Reshma’s make-up tutorial on how to get perfect red lips has got more than 1.5 million views on YouTube. The video was made by ad agency, Ogilvy and Mather for Make Love Not Scars (MLNS), an NGO that works with acid attack survivors in India.
The simple 1-minute-07-second video made under the ‘Beauty Tips by Reshma’ series has won a Gold Lion in the Film category at Cannes, 2016. It has also won a Glass Lion for Change for the important message that it conveys – the urgent need to make strong acids unavailable to the common man.
Along with the video, an online campaign was also launched to end the sale of acid. The campaign was signed by over 300,000 people from across the world.
“We need to come together and end acid attacks once and for all,” says Ria Sharma, the founder of MLNS. “There are better and safer methods to clean your homes and it is time to let our Government know that we will no longer accept easy sale of acid.”
The petition to the Government of India points out that in spite of guidelines from the Supreme Court and an advisory issued by the Central government to restrict the sale and storage of acids, they continue to be easily available. The petition highlights that current laws provide only a fine in case of non-compliance, and that there is a need to bring in provisions for imprisonment as well. The petition also demands that the use of acids for toilet-cleaning be banned completely.
After the series of ‘Beauty Tips’ videos, Reshma is now much more confident and optimist about the future. She was invited on stage along with the O&M team, to receive the Effie awards and Kyoorius Design Awards before her film won the Cannes Lions.

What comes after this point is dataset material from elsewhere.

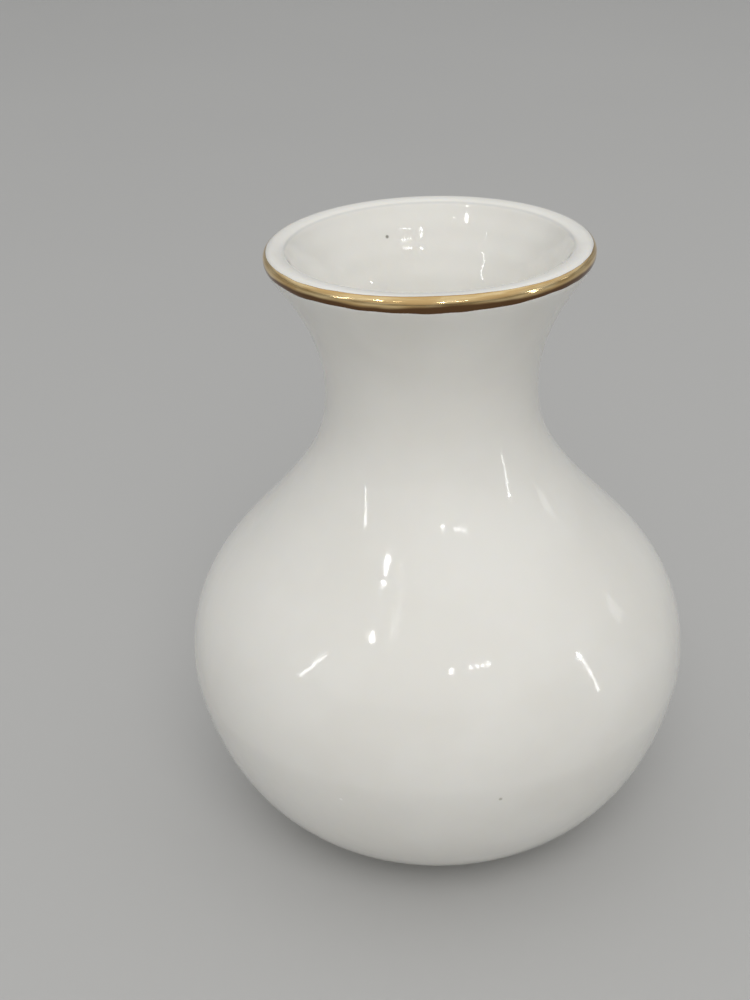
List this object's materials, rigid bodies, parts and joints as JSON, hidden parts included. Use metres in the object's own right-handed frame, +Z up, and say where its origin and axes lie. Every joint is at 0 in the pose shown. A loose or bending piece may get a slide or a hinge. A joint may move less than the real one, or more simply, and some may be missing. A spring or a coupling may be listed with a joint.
{
  "type": "bud vase",
  "caption": "Small glazed porcelain bud vase: round belly, waisted neck, flared lip with a gilt band, bare foot ring.",
  "frame": {"origin": "centre of the foot ring on the surface that the vase stands on", "axes": "+Z up along the vase's axis of revolution, from the foot to the lip; X and Y are free"},
  "size_m": [0.062, 0.062, 0.076],
  "materials": {
    "glaze": "clear gloss glaze over white porcelain",
    "gold": "bright fired gold, brushed on by hand",
    "bare_clay": "unglazed fired clay, fine matt"
  },
  "bodies": {
    "root": {"glazed_body": "glaze", "gilt_rim_band": "gold", "bare_foot_ring": "bare_clay"}
  },
  "joints": []
}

She was also invited by Josh Talks, Delhi to share her story.
“I have now understood that true beauty has nothing to do with our face; how beautiful we are depends on how good we are as human beings,” says Reshma.
She now wants to do her best to help create awareness about the threat posed by easy availability of acids.
In the future, she wants to help other survivors overcome their pain and struggle.